A comment without substance: I am hooked on this story trying to determine just how unreliable the narrator is...
reliably yours, Munk.
"reliable" is such a, how you say, relative term....
Maybe he sent you the information thinking you would buy the sketch. I'm not usually pessimistic but... that was one of the things I thought as I read your post.
Hi, JF ~ it pleased me to find you at my blog, and I have been here reading for awhile. I look forward to getting to know you better. I did brace myself, and you're right. That's BIG. My PhD is in Feeling, with a lesser degree in Emoting. My advice would be for you to be careful - - gird your loins before becoming involved still/again in any way with him.

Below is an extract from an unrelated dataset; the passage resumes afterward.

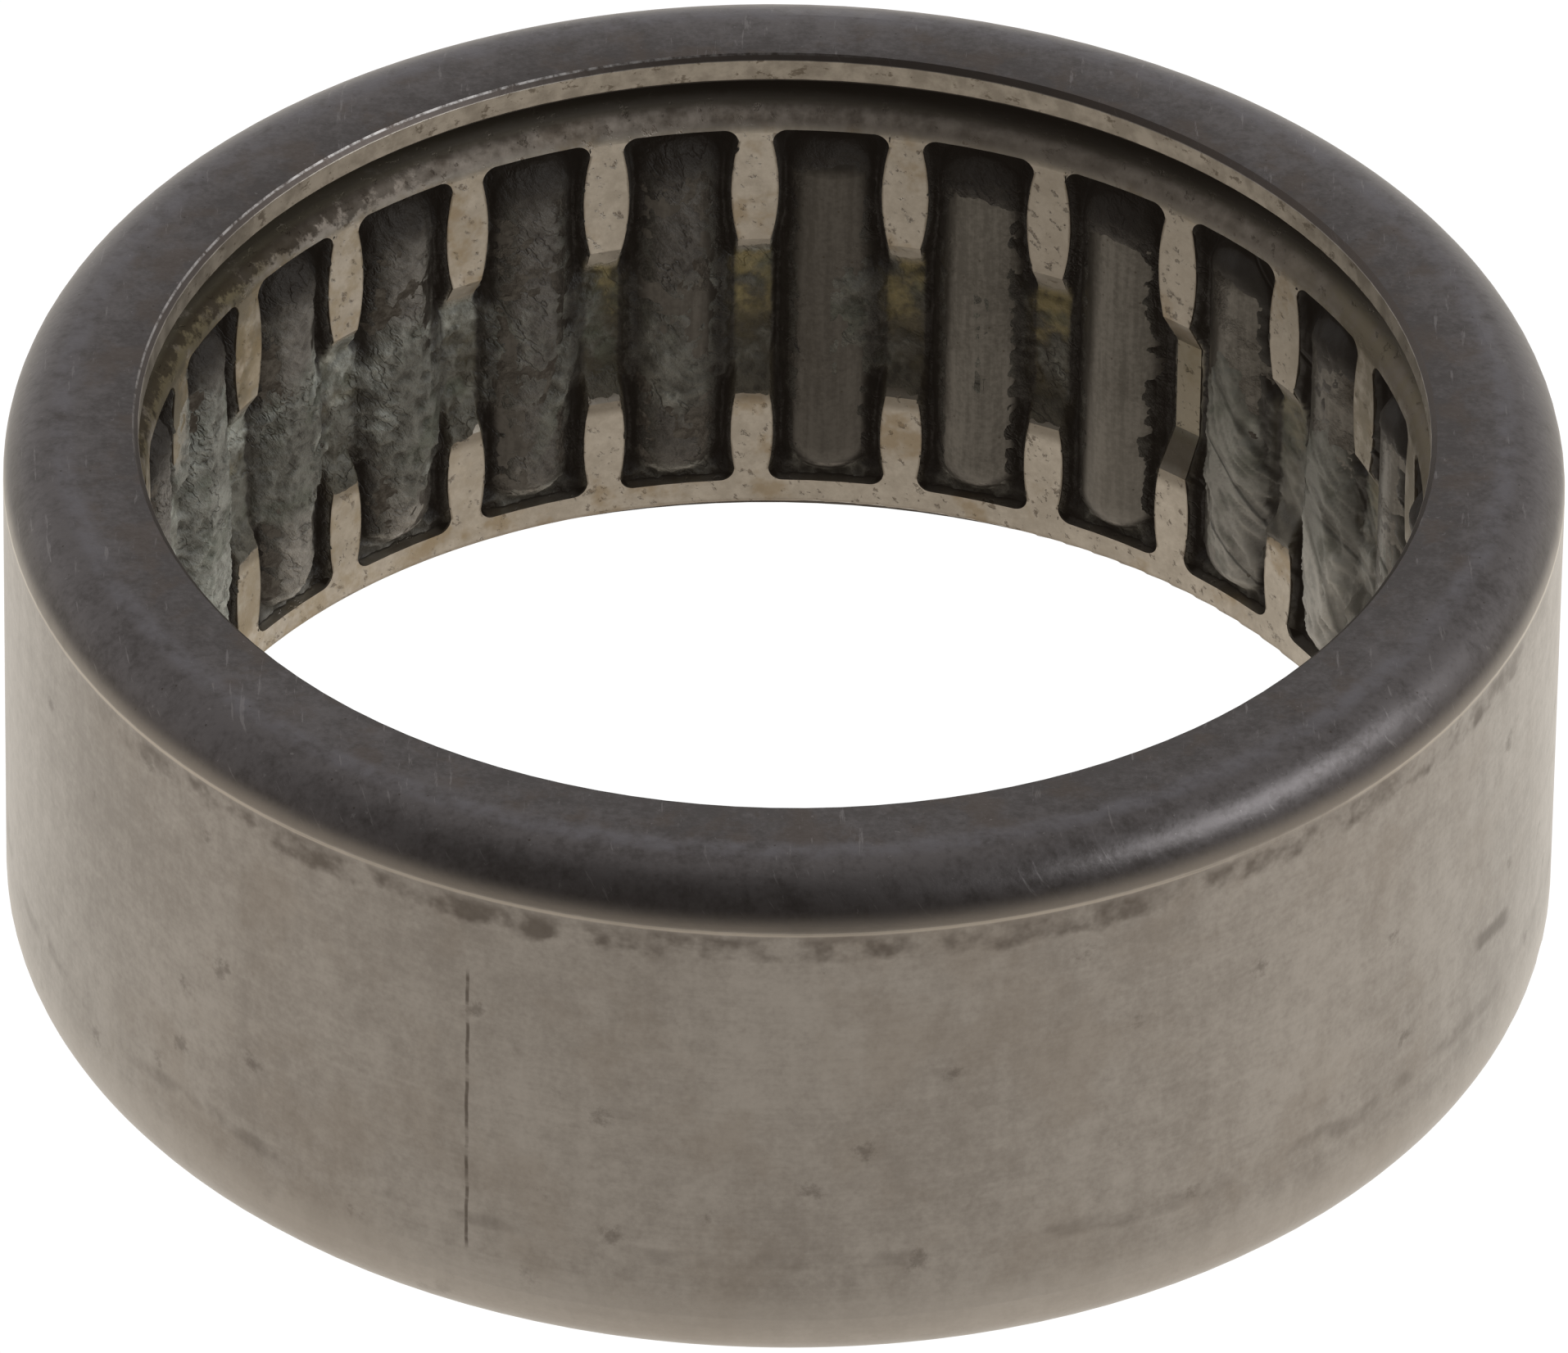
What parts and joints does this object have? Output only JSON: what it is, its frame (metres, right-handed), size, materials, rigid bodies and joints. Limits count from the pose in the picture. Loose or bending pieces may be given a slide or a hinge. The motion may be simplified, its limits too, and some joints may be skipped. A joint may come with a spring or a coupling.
{
  "type": "needle roller bearing",
  "caption": "Caged needle roller bearing: thin steel cup with in-turned lips, open at both ends, holding a stamped cage and a full ring of rollers around an open bore.",
  "frame": {"origin": "on the bearing's axis, half way between its two faces", "axes": "+Z along the axis, out of the face with the wide lip; the first roller stands 3.87 degrees from +Y towards +X"},
  "size_m": [0.052, 0.052, 0.02],
  "materials": {
    "cup_steel": "ground outside, heat-darkened upper lip and upper bend",
    "cage_steel": "stamped sheet, dull bright, fine pits",
    "roller_steel": "ground satin, greased"
  },
  "bodies": {
    "outer_cup": {"outer_cup": "cup_steel"},
    "cage": {"cage": "cage_steel"},
    "roller_01": {"roller_01": "roller_steel"},
    "roller_02": {"roller_02": "roller_steel"},
    "roller_03": {"roller_03": "roller_steel"},
    "roller_04": {"roller_04": "roller_steel"},
    "roller_05": {"roller_05": "roller_steel"},
    "roller_06": {"roller_06": "roller_steel"},
    "roller_07": {"roller_07": "roller_steel"},
    "roller_08": {"roller_08": "roller_steel"},
    "roller_09": {"roller_09": "roller_steel"},
    "roller_10": {"roller_10": "roller_steel"},
    "roller_11": {"roller_11": "roller_steel"},
    "roller_12": {"roller_12": "roller_steel"},
    "roller_13": {"roller_13": "roller_steel"},
    "roller_14": {"roller_14": "roller_steel"},
    "roller_15": {"roller_15": "roller_steel"},
    "roller_16": {"roller_16": "roller_steel"},
    "roller_17": {"roller_17": "roller_steel"},
    "roller_18": {"roller_18": "roller_steel"},
    "roller_19": {"roller_19": "roller_steel"},
    "roller_20": {"roller_20": "roller_steel"},
    "roller_21": {"roller_21": "roller_steel"},
    "roller_22": {"roller_22": "roller_steel"},
    "roller_23": {"roller_23": "roller_steel"},
    "roller_24": {"roller_24": "roller_steel"},
    "roller_25": {"roller_25": "roller_steel"},
    "roller_26": {"roller_26": "roller_steel"}
  },
  "joints": [
    {"name": "cage_spin", "type": "hinge", "parent": "outer_cup", "child": "cage", "pos_m": [0, 0, 0], "axis": [0, 0, 1], "continuous": true},
    {"name": "roller_01_spin", "type": "hinge", "parent": "cage", "child": "roller_01", "pos_m": [0.00155, 0.02285, 0], "axis": [0, 0, 1], "continuous": true},
    {"name": "roller_02_spin", "type": "hinge", "parent": "cage", "child": "roller_02", "pos_m": [0.00697, 0.02181, 0], "axis": [0, 0, 1], "continuous": true},
    {"name": "roller_03_spin", "type": "hinge", "parent": "cage", "child": "roller_03", "pos_m": [0.01199, 0.01951, 0], "axis": [0, 0, 1], "continuous": true},
    {"name": "roller_04_spin", "type": "hinge", "parent": "cage", "child": "roller_04", "pos_m": [0.01631, 0.01608, 0], "axis": [0, 0, 1], "continuous": true},
    {"name": "roller_05_spin", "type": "hinge", "parent": "cage", "child": "roller_05", "pos_m": [0.01968, 0.01171, 0], "axis": [0, 0, 1], "continuous": true},
    {"name": "roller_06_spin", "type": "hinge", "parent": "cage", "child": "roller_06", "pos_m": [0.02191, 0.00666, 0], "axis": [0, 0, 1], "continuous": true},
    {"name": "roller_07_spin", "type": "hinge", "parent": "cage", "child": "roller_07", "pos_m": [0.02287, 0.00122, 0], "axis": [0, 0, 1], "continuous": true},
    {"name": "roller_08_spin", "type": "hinge", "parent": "cage", "child": "roller_08", "pos_m": [0.02249, -0.00429, 0], "axis": [0, 0, 1], "continuous": true},
    {"name": "roller_09_spin", "type": "hinge", "parent": "cage", "child": "roller_09", "pos_m": [0.02081, -0.00955, 0], "axis": [0, 0, 1], "continuous": true},
    {"name": "roller_10_spin", "type": "hinge", "parent": "cage", "child": "roller_10", "pos_m": [0.01793, -0.01425, 0], "axis": [0, 0, 1], "continuous": true},
    {"name": "roller_11_spin", "type": "hinge", "parent": "cage", "child": "roller_11", "pos_m": [0.01399, -0.01813, 0], "axis": [0, 0, 1], "continuous": true},
    {"name": "roller_12_spin", "type": "hinge", "parent": "cage", "child": "roller_12", "pos_m": [0.00925, -0.02095, 0], "axis": [0, 0, 1], "continuous": true},
    {"name": "roller_13_spin", "type": "hinge", "parent": "cage", "child": "roller_13", "pos_m": [0.00397, -0.02255, 0], "axis": [0, 0, 1], "continuous": true},
    {"name": "roller_14_spin", "type": "hinge", "parent": "cage", "child": "roller_14", "pos_m": [-0.00155, -0.02285, 0], "axis": [0, 0, 1], "continuous": true},
    {"name": "roller_15_spin", "type": "hinge", "parent": "cage", "child": "roller_15", "pos_m": [-0.00697, -0.02181, 0], "axis": [0, 0, 1], "continuous": true},
    {"name": "roller_16_spin", "type": "hinge", "parent": "cage", "child": "roller_16", "pos_m": [-0.01199, -0.01951, 0], "axis": [0, 0, 1], "continuous": true},
    {"name": "roller_17_spin", "type": "hinge", "parent": "cage", "child": "roller_17", "pos_m": [-0.01631, -0.01608, 0], "axis": [0, 0, 1], "continuous": true},
    {"name": "roller_18_spin", "type": "hinge", "parent": "cage", "child": "roller_18", "pos_m": [-0.01968, -0.01171, 0], "axis": [0, 0, 1], "continuous": true},
    {"name": "roller_19_spin", "type": "hinge", "parent": "cage", "child": "roller_19", "pos_m": [-0.02191, -0.00666, 0], "axis": [0, 0, 1], "continuous": true},
    {"name": "roller_20_spin", "type": "hinge", "parent": "cage", "child": "roller_20", "pos_m": [-0.02287, -0.00122, 0], "axis": [0, 0, 1], "continuous": true},
    {"name": "roller_21_spin", "type": "hinge", "parent": "cage", "child": "roller_21", "pos_m": [-0.02249, 0.00429, 0], "axis": [0, 0, 1], "continuous": true},
    {"name": "roller_22_spin", "type": "hinge", "parent": "cage", "child": "roller_22", "pos_m": [-0.02081, 0.00955, 0], "axis": [0, 0, 1], "continuous": true},
    {"name": "roller_23_spin", "type": "hinge", "parent": "cage", "child": "roller_23", "pos_m": [-0.01793, 0.01425, 0], "axis": [0, 0, 1], "continuous": true},
    {"name": "roller_24_spin", "type": "hinge", "parent": "cage", "child": "roller_24", "pos_m": [-0.01399, 0.01813, 0], "axis": [0, 0, 1], "continuous": true},
    {"name": "roller_25_spin", "type": "hinge", "parent": "cage", "child": "roller_25", "pos_m": [-0.00925, 0.02095, 0], "axis": [0, 0, 1], "continuous": true},
    {"name": "roller_26_spin", "type": "hinge", "parent": "cage", "child": "roller_26", "pos_m": [-0.00397, 0.02255, 0], "axis": [0, 0, 1], "continuous": true}
  ],
  "couplings": [
    {"joint": "roller_01_spin", "follows": "cage_spin", "ratio": -13.079},
    {"joint": "roller_02_spin", "follows": "cage_spin", "ratio": -13.079},
    {"joint": "roller_03_spin", "follows": "cage_spin", "ratio": -13.079},
    {"joint": "roller_04_spin", "follows": "cage_spin", "ratio": -13.079},
    {"joint": "roller_05_spin", "follows": "cage_spin", "ratio": -13.079},
    {"joint": "roller_06_spin", "follows": "cage_spin", "ratio": -13.079},
    {"joint": "roller_07_spin", "follows": "cage_spin", "ratio": -13.079},
    {"joint": "roller_08_spin", "follows": "cage_spin", "ratio": -13.079},
    {"joint": "roller_09_spin", "follows": "cage_spin", "ratio": -13.079},
    {"joint": "roller_10_spin", "follows": "cage_spin", "ratio": -13.079},
    {"joint": "roller_11_spin", "follows": "cage_spin", "ratio": -13.079},
    {"joint": "roller_12_spin", "follows": "cage_spin", "ratio": -13.079},
    {"joint": "roller_13_spin", "follows": "cage_spin", "ratio": -13.079},
    {"joint": "roller_14_spin", "follows": "cage_spin", "ratio": -13.079},
    {"joint": "roller_15_spin", "follows": "cage_spin", "ratio": -13.079},
    {"joint": "roller_16_spin", "follows": "cage_spin", "ratio": -13.079},
    {"joint": "roller_17_spin", "follows": "cage_spin", "ratio": -13.079},
    {"joint": "roller_18_spin", "follows": "cage_spin", "ratio": -13.079},
    {"joint": "roller_19_spin", "follows": "cage_spin", "ratio": -13.079},
    {"joint": "roller_20_spin", "follows": "cage_spin", "ratio": -13.079},
    {"joint": "roller_21_spin", "follows": "cage_spin", "ratio": -13.079},
    {"joint": "roller_22_spin", "follows": "cage_spin", "ratio": -13.079},
    {"joint": "roller_23_spin", "follows": "cage_spin", "ratio": -13.079},
    {"joint": "roller_24_spin", "follows": "cage_spin", "ratio": -13.079},
    {"joint": "roller_25_spin", "follows": "cage_spin", "ratio": -13.079},
    {"joint": "roller_26_spin", "follows": "cage_spin", "ratio": -13.079}
  ]
}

I don't yet know you well, but I don't see how you can avoid this without feeling both angry and sad. That's just how it is. Wish I could attend your Pre-Raphaelite course!
How achingly romantic and impossibly maddening. I want to cry and shout at the same time.Very weird and very enormous, but horribly unresolved. Good luck. I really do hope this unravels in a way that will give you what you need.